Spider-Men #5:  Ok.  I've been loving this mini series, but how in the world is Bendis going to be able to wrap up all this madness with just one more issue?  Mysterio, the universe jumping bastard that sparked off this event has barely been seen, and Peter Parker has pretty much emotionally destroyed his Ultimate Universe family.  I seriously hope this has lasting effects on Miles Morales' universe and not just a chance to steal Parker's web shooters.  Still, this mini is much better than it has any right to be.

Godzilla - The Half Century War #1:  Speaking of being better than it should, the first issue of The Half Century War is freaking AWESOME!!!!!  Sure, I usually don't go for that manga look but Stokoe's kaiju is stunning.  There's one 2-page spread that dropped my jaw to the floor.  This is what Godzilla comics should look like and no other bit of pop culture has me as excited for a new Gojiro flick like this comic.  Can't wait to see when and where this incarnation pops up next in the timeline.

The Creep #1:  Not bad.  So far its a basic PI set up with a little Rondo Hatton thrown in.  Still, Jonathan Case's art is crisp (don't judge a book by its Frank Miller cover) and who doesn't like a good PI story.  Hopefully John Arcudi's script will take the characters into some surprising territory but it's just too early to tell if this is going to be great or only so-so.  But I'm on board for the ride.
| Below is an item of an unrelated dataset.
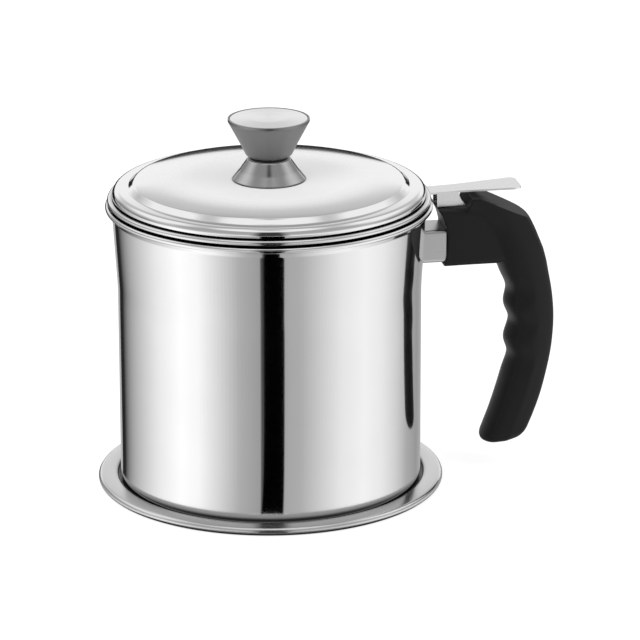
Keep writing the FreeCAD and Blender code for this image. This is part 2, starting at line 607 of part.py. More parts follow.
def knob_cup():
    path = [(KNOB_SCREW_RADIUS + HOLE_CLEARANCE, KNOB_CUP_Z, 0),
            (KNOB_CUP_BOTTOM, KNOB_CUP_Z, KNOB_CUP_BEND),
            (KNOB_CUP_MIDDLE[0], KNOB_CUP_Z + KNOB_CUP_MIDDLE[1], KNOB_CUP_CURVE),
            (KNOB_RIM_RADIUS, KNOB_LIP_Z, KNOB_LIP_BEND), (KNOB_RIM_RADIUS, KNOB_LIP_Z + KNOB_LIP, 0)]
    return revolved_sheet(path, KNOB_SHEET)


def knob_cap():
    bottom = KNOB_LIP_Z + KNOB_CAP_SEAT
    top = bottom + KNOB_CAP_EDGE
    crown = top + KNOB_CAP_CROWN
    radius = KNOB_RIM_RADIUS - KNOB_SHEET - WELD_GAP
    return revolved([(0, bottom, 0), (radius, bottom, 0), (radius, top, KNOB_CAP_ROUND),
                     (radius / 2, crown, KNOB_CAP_CURVE), (0, crown, 0)])


def knob_insert():
    return disc(INSERT_RADIUS, KNOB_CUP_Z + KNOB_SHEET, INSERT_HEIGHT, KNOB_SCREW_RADIUS + THREAD_CLEARANCE)


def knob_lock_washer():
    bottom = LID_TOP_Z - LID_SHEET - WASHER_THICKNESS
    return disc(KNOB_SCREW_HEAD_RADIUS, bottom, WASHER_THICKNESS, KNOB_SCREW_RADIUS + HOLE_CLEARANCE)


def knob_screw():
    head_top = LID_TOP_Z - LID_SHEET - WASHER_THICKNESS
    head = disc(KNOB_SCREW_HEAD_RADIUS, head_top - KNOB_SCREW_HEAD_HEIGHT, KNOB_SCREW_HEAD_HEIGHT)
    rim = min(head.Edges, key=lambda edge: edge.BoundBox.ZMax)
    head = head.makeFillet(KNOB_SCREW_HEAD_HEIGHT / 2, [rim])
    tip = KNOB_CUP_Z + KNOB_SHEET + KNOB_SCREW_REACH
    shank = disc(KNOB_SCREW_RADIUS, head_top, tip - head_top)
    return head.fuse(shank).removeSplitter()


NODES = {
    "drip_tray": drip_tray,
    "pot_shell": pot_shell,
    "handle_pad": handle_pad,
    "handle_boss": handle_boss,
    "handle_ferrule": handle_ferrule,
    "handle_grip": handle_grip,
    "handle_washer": handle_washer,
    "handle_screw": handle_screw,
    "strainer_bowl": strainer_bowl,
    "strainer_mesh": strainer_mesh,
    "mesh_clamp_ring": mesh_clamp_ring,
    "strainer_tab": strainer_tab,
    "lid_shell": lid_shell,
    "knob_base": knob_base,
    "knob_spacer": knob_spacer,
    "knob_cup": knob_cup,
    "knob_cap": knob_cap,
    "knob_insert": knob_insert,
    "knob_lock_washer": knob_lock_washer,
    "knob_screw": knob_screw,
}


def main():
    os.makedirs("parts", exist_ok=True)
    for name, make in NODES.items():
        shape = make()
        shape.exportStep("parts/" + name + ".step")
        print(f"{name}: {len(shape.Solids)} solid, {shape.Volume:.1f} mm3, valid {shape.isValid()}")


main()
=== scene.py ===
"""Finished look of the bacon grease container: steel sheet with fine turned lines, black moulded
plastic and a white studio. Metres, in the solids' own frame.
"""
import json
import math
import bmesh
import bpy
from mathutils import Matrix, Vector


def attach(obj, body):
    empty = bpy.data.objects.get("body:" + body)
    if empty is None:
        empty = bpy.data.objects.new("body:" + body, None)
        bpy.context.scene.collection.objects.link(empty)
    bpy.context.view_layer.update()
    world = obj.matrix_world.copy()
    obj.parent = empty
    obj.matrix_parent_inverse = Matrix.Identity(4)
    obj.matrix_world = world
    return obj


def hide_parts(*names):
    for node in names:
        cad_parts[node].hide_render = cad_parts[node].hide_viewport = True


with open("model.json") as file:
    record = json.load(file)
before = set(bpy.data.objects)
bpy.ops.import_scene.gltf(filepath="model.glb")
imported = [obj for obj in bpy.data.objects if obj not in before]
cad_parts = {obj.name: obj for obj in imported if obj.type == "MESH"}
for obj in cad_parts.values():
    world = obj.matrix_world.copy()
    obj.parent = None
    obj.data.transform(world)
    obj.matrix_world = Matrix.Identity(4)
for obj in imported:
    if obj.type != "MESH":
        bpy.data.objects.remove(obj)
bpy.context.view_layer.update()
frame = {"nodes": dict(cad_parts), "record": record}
nodes = frame["nodes"]
MILLIMETRE = 0.001

# ---- View ------------------------------------------------------------------------------------
VIEW_TURN = math.radians(10.0)        # the camera looks along +Y turned this far towards +X
VIEW_DROP = math.radians(18.03)       # and this far down
VIEW_ROLL = math.radians(-0.10)       # and is rolled this far about its line of sight
VIEW_PLACE = (0.02156, -1.6340, 0.6029)   # across, along and up, before the turn
VIEW_LENS = 224.8
VIEW_SENSOR = 36.0
VIEW_CLIP = (0.1, 50.0)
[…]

Batman #12:  A standalone story taking the reader back to some of the events from the first issue.  Not sure I really care about this Harper Row character or not, and even if the gay bashing subplot offers some nice character beats, all I really care about at this point is The Night of the Owls and the impending return of The Joker.  This is a little glimpse into Gotham and I'm guessing Row has a major role to play at some point in Snyder's plan.  But...meh.